Entretenimento gratuito e a crítica ao Oscar 

Todos os anos, diante de cada lançamento cinematográfico, o público sempre fica na espreita pelo o que irá chamar a atenção da crítica. Eventos e festivais como o Sundance, Cannes, Globo de Ouro e o Oscar sempre ficam atentos ao que se está sendo lançado e ao que o povo anda comentando. Por mais que as Academias sejam muito aquém do que se deve fazer acontecer, vemos alguns avanços nas premiações, pequenas, mas vemos. Ainda é preciso avançar mais no que diz respeito a representatividade e a dar vozes a quem pouco se é ouvido, mas que trabalha tanto quanto quem está lá sempre nos holofotes. Atualmente estamos assistindo a um time muito bom de jovens atores em ascensão na estrada hollywoodiana, contudo, ainda está ausente pessoas de outros gêneros e classes. 

As piadas funcionam muito bem neste roteiro assinado por Drew Pearce. Desde incluir a relevância para eventos significativos do cinema, como a Comic Con, ou a reunião de San Diego foram muito bem colocadas. Judy consegue entregar as dificuldades e os maiores desafios de quem está sentado do lado de trás das câmeras em busca da cena perfeita, ou daquela cena que seja o mais realista possível. Enquanto que Colt nos mostra que ser um dublê é algo muito maior e que não ganha o mérito necessário.
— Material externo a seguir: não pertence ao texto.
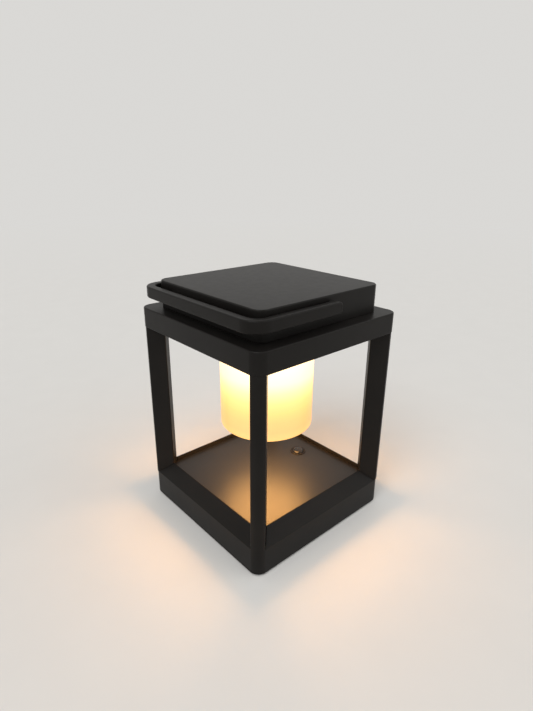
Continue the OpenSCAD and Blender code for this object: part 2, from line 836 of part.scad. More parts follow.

A crítica que Colt faz nas telas é satisfatória e precisa ser ouvida: o oscar não se lembra dos dublês! E não lembra mesmo, e isto é um erro. Muitos críticos já anunciam que este futuro está mais próximo, o da Academia criar uma Categoria que avalie o trabalho das equipes de dublês de cada filme e quiçá, também subir nos palcos das premiações. Precisamos avançar para que toda e qualquer categoria de trabalho humano seja considerada, acolhida e lembrada. O Dublê é a pura farofa cinematográfica anunciada e abraçada sem medo de errar. É um filme carismático, bastante família e bom para se divertir. Não há química nenhuma entre Gosling e Blunt, mas, convenhamos que não é o melhor papel da carreira deles, e eles nem precisam ser o centro das atenções neste filme.